When last we checked in on the growing scandal surrounding Baltimore Mayor Catherine Pugh, we learned that she had resigned from the Board of Directors for the University of Maryland Medical System. (In her resignation letter she stated she had “many other pressing concerns that require my full attention, energy and efforts.”) What the resignation didn’t clear up was the matter of the half million dollars the UMMS had paid her for tens of thousands of copies of a children’s book she had written and self-published. Despite calls from Maryland legislators and even the Governor to give the money back, no mention of that was made in her resignation letter.

While writing about this story, I asked one question that seemed obvious for the local media to investigate. Why in the world would eleven hospitals and clinics need tens of thousands of copies of the same book to give away to children? How many patients in that age group do they have? And wouldn’t they perhaps enjoy a variety of books, rather than just this one? (It’s called Healthy Holly: Fruits Come in Colors Like the Rainbow.) Now we know at least part of the answer to that question. There are nearly ten thousand copies sitting in a warehouse and nobody seems to know what they were supposed to do with them. (Baltimore Sun)

More than 8,000 copies of a children’s book written by Baltimore Mayor Catherine Pugh are sitting in a Baltimore school system-owned warehouse, according to a spokeswoman…

City schools spokeswoman Anne Fullerton said that the district has not been able to locate documentation related to book shipments, but that staff members recall a shipment of “unsolicited” copies being delivered between 2011 and 2013. She said the school system can’t confirm how many books were received or the number of books handed out to students.

“However, we can confirm that approximately 8,700 copies of Healthy Holly: Fruits Come in Colors Like the Rainbow are currently located in a district warehouse,” she wrote in an email. “We have no record of any subsequent shipments or donations, and staff members have no recollection of any shipments beyond the one dating from the 2011-13 period.”

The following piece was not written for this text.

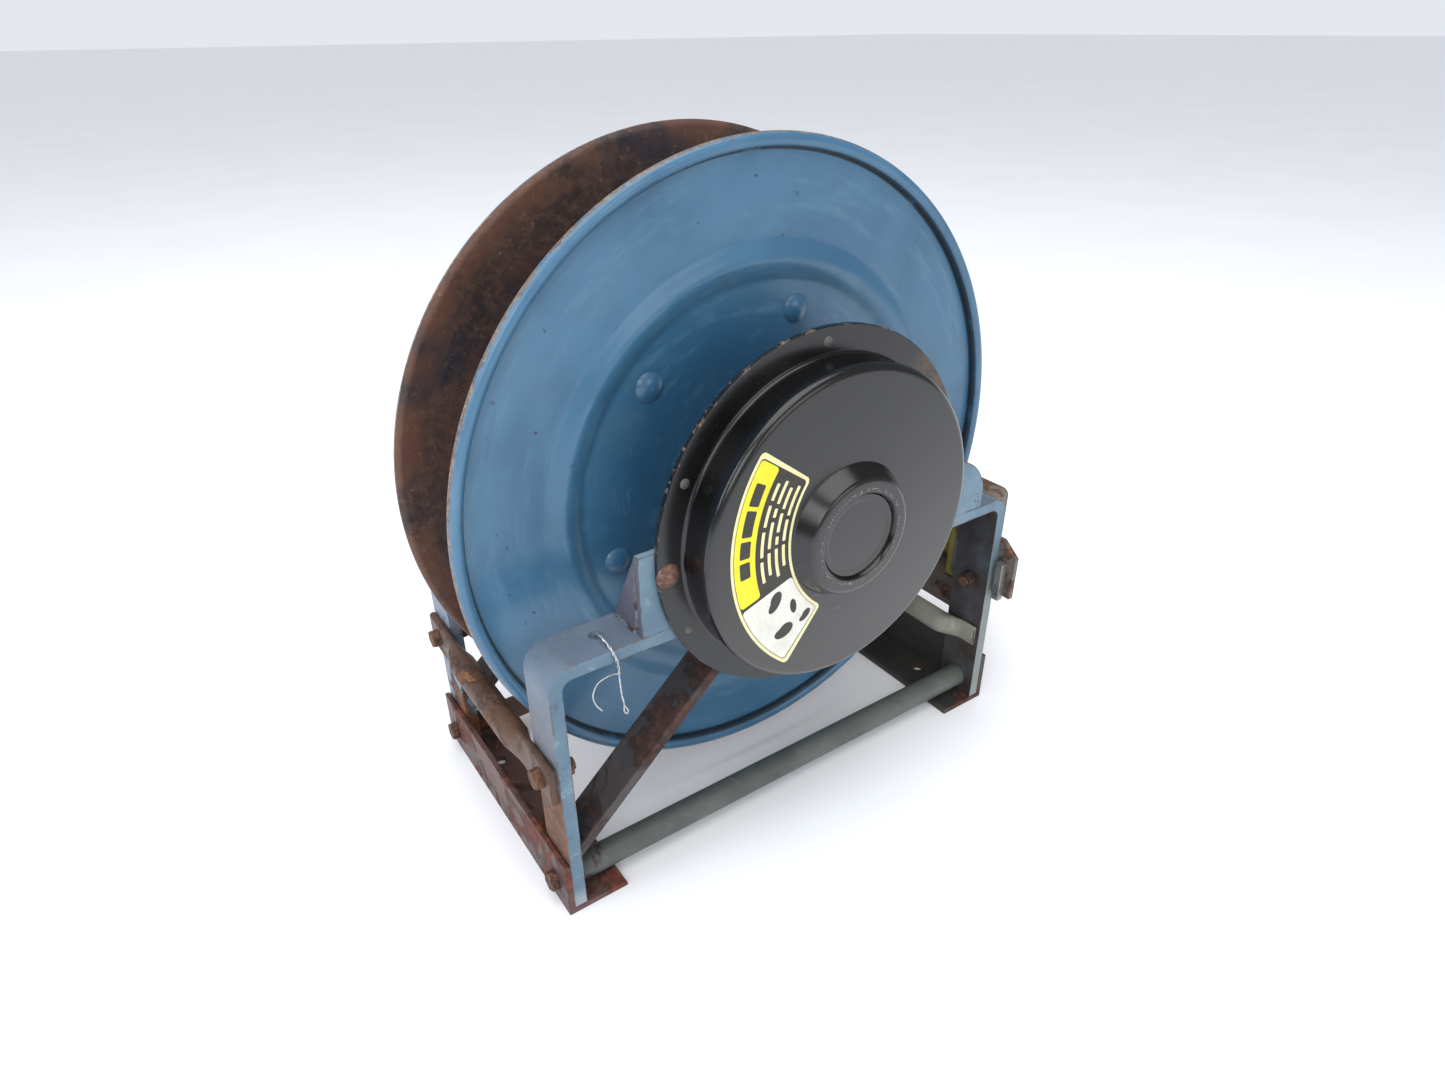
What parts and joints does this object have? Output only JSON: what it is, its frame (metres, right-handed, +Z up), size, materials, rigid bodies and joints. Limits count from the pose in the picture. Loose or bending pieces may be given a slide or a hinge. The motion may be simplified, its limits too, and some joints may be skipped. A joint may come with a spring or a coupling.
{
  "type": "spring-rewind hose reel",
  "caption": "Floor-standing spring-rewind hose reel: a disc-sided spool on an axle between bent flat-bar frames, with a round spring housing and a roller hose guide.",
  "frame": {"origin": "on the floor plane, at the centre of the base's four anchor holes, straight below the middle of the spool", "axes": "+Z up; Y along the axle, with the spring housing at -Y; +X towards the hose guide"},
  "size_m": [0.543, 0.3675, 0.528],
  "materials": {
    "frame_paint": "worn paint",
    "brace_paint": "worn paint",
    "spool_paint": "satin",
    "spool_rust": "rusted",
    "housing_paint": "gloss",
    "plain_steel": "satin",
    "zinc_fasteners": "satin",
    "rusted_fasteners": "rusted",
    "bronze": "satin",
    "spring_steel": "satin",
    "seal_rubber": "matte",
    "roller_plastic": "matte",
    "label_print": "satin"
  },
  "bodies": {
    "frame": {"front_frame": "frame_paint", "rear_frame": "frame_paint", "left_base_angle": "brace_paint", "right_base_angle": "brace_paint", "front_cross_tube": "brace_paint", "rear_cross_tube": "brace_paint", "front_diagonal_brace": "brace_paint", "rear_diagonal_brace": "brace_paint", "left_side_tube": "brace_paint", "right_side_tube": "frame_paint", "base_bolts": "rusted_fasteners", "side_tube_bolts": "rusted_fasteners", "side_tube_nuts": "rusted_fasteners", "front_bearing_bracket": "frame_paint", "rear_bearing_bracket": "frame_paint", "front_bearing_housing": "brace_paint", "rear_bearing_housing": "brace_paint", "bearing_bushes": "bronze", "bearing_bolts": "zinc_fasteners", "bearing_nuts": "zinc_fasteners", "spring_housing_back_plate": "housing_paint", "spring_housing_cover": "housing_paint", "housing_cap": "housing_paint", "housing_rivets": "zinc_fasteners", "housing_bolts": "rusted_fasteners", "housing_nuts": "rusted_fasteners", "label_plate": "label_print", "power_spring": "spring_steel", "pawl_pin": "plain_steel", "guide_front_bracket": "brace_paint", "guide_rear_bracket": "brace_paint", "guide_frame": "brace_paint", "guide_roller_pins": "plain_steel", "guide_bolts": "rusted_fasteners", "guide_nuts": "rusted_fasteners", "guide_clip": "zinc_fasteners"},
    "spool": {"front_disc": "spool_paint", "rear_disc": "spool_rust", "drum_core": "spool_rust", "axle": "plain_steel", "axle_keys": "plain_steel", "front_hub": "spool_paint", "rear_hub": "spool_rust", "hub_bolts": "zinc_fasteners", "hub_nuts": "zinc_fasteners", "tie_bolts": "spool_paint", "tie_nuts": "zinc_fasteners", "axle_collars": "plain_steel", "spring_arbor": "plain_steel", "ratchet_wheel": "brace_paint", "outlet_riser": "bronze"},
    "pawl": {"pawl": "brace_paint"},
    "swivel": {"swivel_body": "bronze", "swivel_seals": "seal_rubber", "swivel_screws": "zinc_fasteners"},
    "front_roller": {"front_guide_roller": "roller_plastic"},
    "rear_roller": {"rear_guide_roller": "roller_plastic"},
    "lower_roller": {"lower_guide_roller": "roller_plastic"},
    "upper_roller": {"upper_guide_roller": "roller_plastic"}
  },
  "joints": [
    {"name": "spool_turn", "type": "hinge", "parent": "frame", "child": "spool", "pos_m": [0, 0, 0.278], "axis": [0, 1, 0], "continuous": true},
    {"name": "pawl_pivot", "type": "hinge", "parent": "frame", "child": "pawl", "pos_m": [0.072, 0.13, 0.322], "axis": [0, 1, 0], "range_deg": [-8.5, 12]},
    {"name": "swivel_turn", "type": "hinge", "parent": "frame", "child": "swivel", "pos_m": [0, 0.166, 0.278], "axis": [0, 1, 0], "continuous": true},
    {"name": "front_roller_turn", "type": "hinge", "parent": "frame", "child": "front_roller", "pos_m": [0.258, -0.05, 0.1405], "axis": [0, 0, 1], "continuous": true},
    {"name": "rear_roller_turn", "type": "hinge", "parent": "frame", "child": "rear_roller", "pos_m": [0.258, 0.05, 0.1405], "axis": [0, 0, 1], "continuous": true},
    {"name": "lower_roller_turn", "type": "hinge", "parent": "frame", "child": "lower_roller", "pos_m": [0.281, 0, 0.1085], "axis": [0, 1, 0], "continuous": true},
    {"name": "upper_roller_turn", "type": "hinge", "parent": "frame", "child": "upper_roller", "pos_m": [0.281, 0, 0.1725], "axis": [0, 1, 0], "continuous": true}
  ]
}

City Hall continues to insist that nothing illegal was going on because there is no law against board members having private contracts for goods and services with UMMS. (State legislators are scrambling to put such a law on the books at the moment.) But… c’mon, man. The medical system is spending taxpayer dollars for everything it does and surely there’s some requirement that the money is spent prudently on the actual needs of the institution.

The problem here is that this is such an obvious case of grifting. One-third of the board members have such private contracts, all paying them hundreds of thousands of dollars. Even if there’s some loophole that allows this to happen, it’s still a case of public officials blatantly stealing from the taxpayers. If UMMS had an actual need for that ridiculous number of copies of her children’s books to give away they wouldn’t be collecting dust in a warehouse with no documentation to explain their presence.

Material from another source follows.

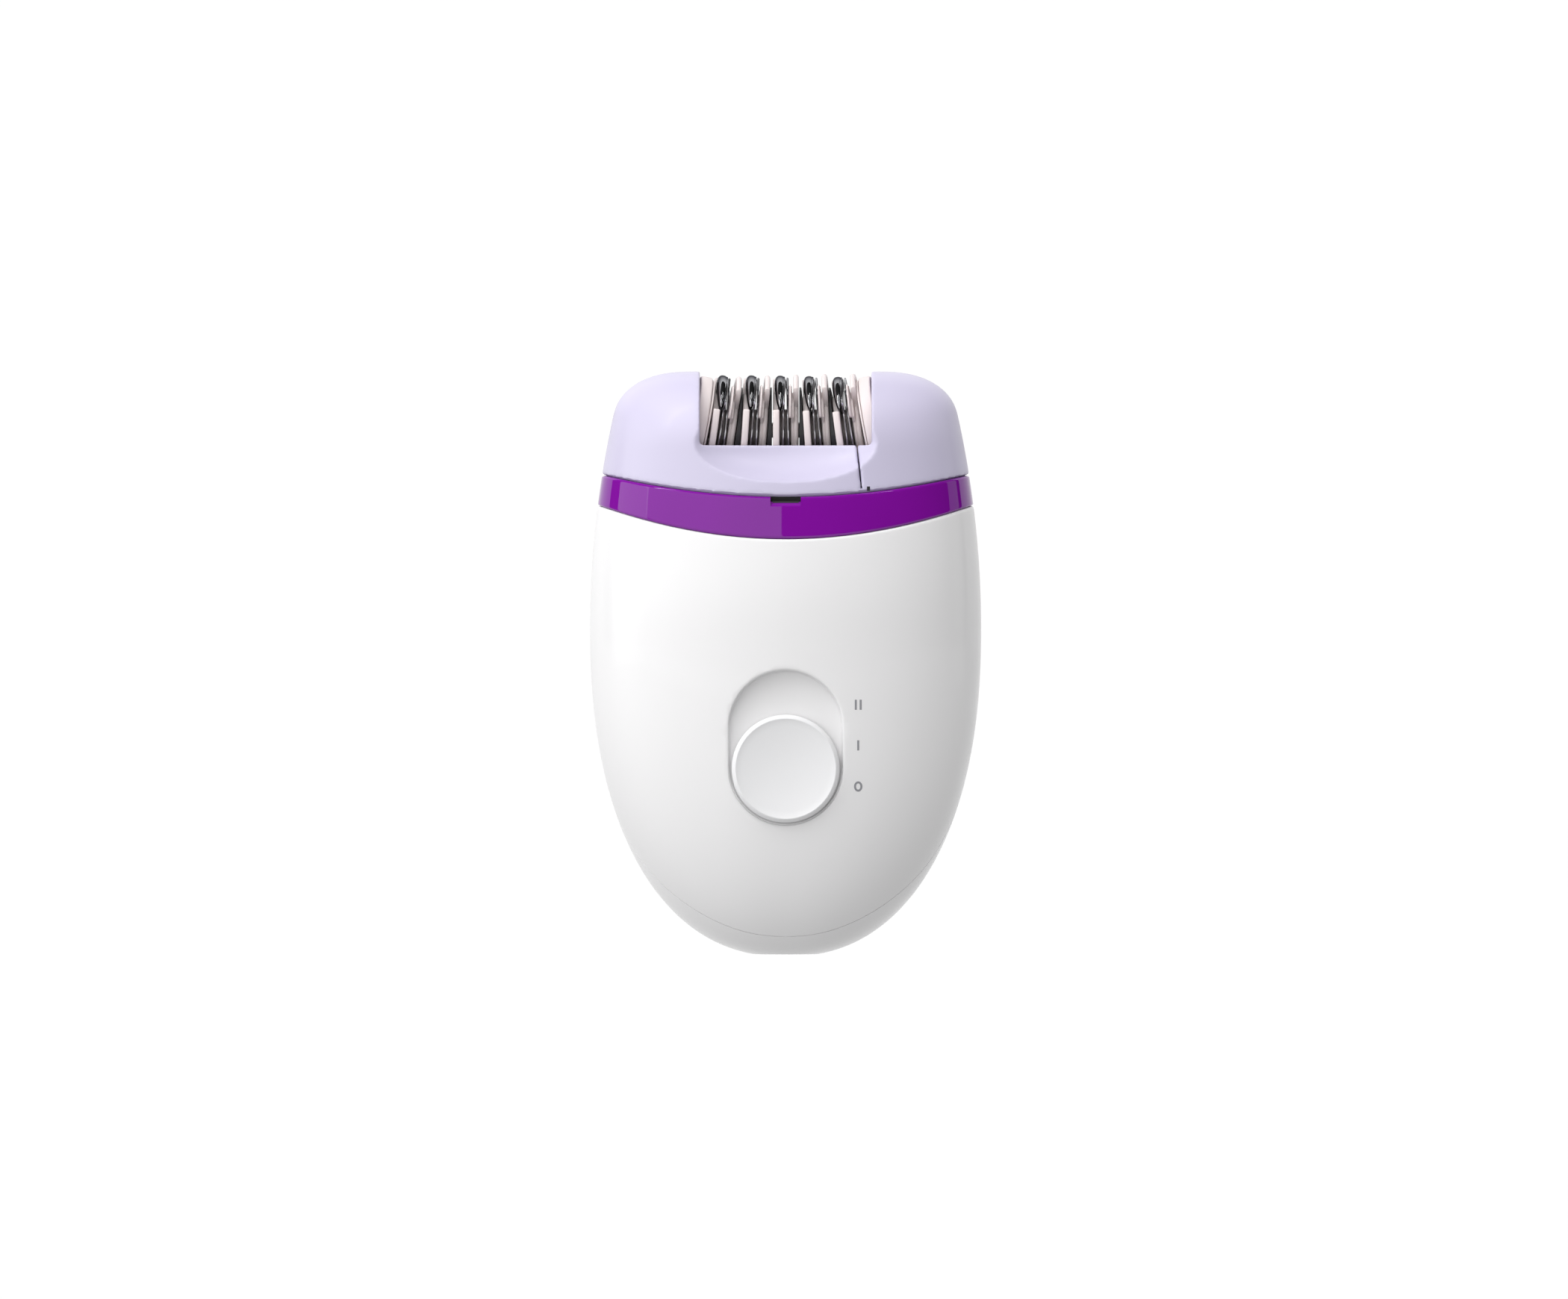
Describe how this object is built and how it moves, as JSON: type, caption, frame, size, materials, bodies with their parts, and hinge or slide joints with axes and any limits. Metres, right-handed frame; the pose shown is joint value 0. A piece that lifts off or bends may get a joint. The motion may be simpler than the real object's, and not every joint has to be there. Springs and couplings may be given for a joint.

If the state government had directly purchased the Mayor’s books to line her pockets, that figure would have shown up as a line item in the budget somewhere and people would have noticed by now. But by laundering the money through UMMS, there was clearly less risk of anyone noticing. And nobody did wind up noticing for nearly a decade.

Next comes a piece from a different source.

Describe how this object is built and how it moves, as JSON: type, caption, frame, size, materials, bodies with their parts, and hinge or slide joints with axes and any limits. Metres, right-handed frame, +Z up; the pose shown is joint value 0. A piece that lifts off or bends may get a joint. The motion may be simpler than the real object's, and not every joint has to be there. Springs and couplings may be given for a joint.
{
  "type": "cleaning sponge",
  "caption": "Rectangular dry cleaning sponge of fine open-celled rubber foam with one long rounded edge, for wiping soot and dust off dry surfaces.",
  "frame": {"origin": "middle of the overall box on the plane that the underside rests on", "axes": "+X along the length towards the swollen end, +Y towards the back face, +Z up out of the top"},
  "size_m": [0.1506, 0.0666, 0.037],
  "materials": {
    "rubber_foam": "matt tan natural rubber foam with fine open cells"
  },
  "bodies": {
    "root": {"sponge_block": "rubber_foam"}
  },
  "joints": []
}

For now, the Governor, the Senate President and the Speaker of the House have all expressed outrage and called for “reforms.” The Speaker, who also sits on the UMMS board (but apparently didn’t get one of those special personal business deals) is quoted as saying he “can’t “remember a scandal of this scale taking place since I’ve been in office.” What nobody seems to have the nerve to do so far is to call for Pugh’s resignation and demand the Attorney General launch an investigation. Perhaps if Pugh were a Republican they might be moving a bit quicker. But this isn’t just a “scandal.” It’s an obvious case of fraud and a backdoor way of embezzling taxpayer money. And if the state and municipal government allow this to be swept under the rug then they are equally culpable in the corruption.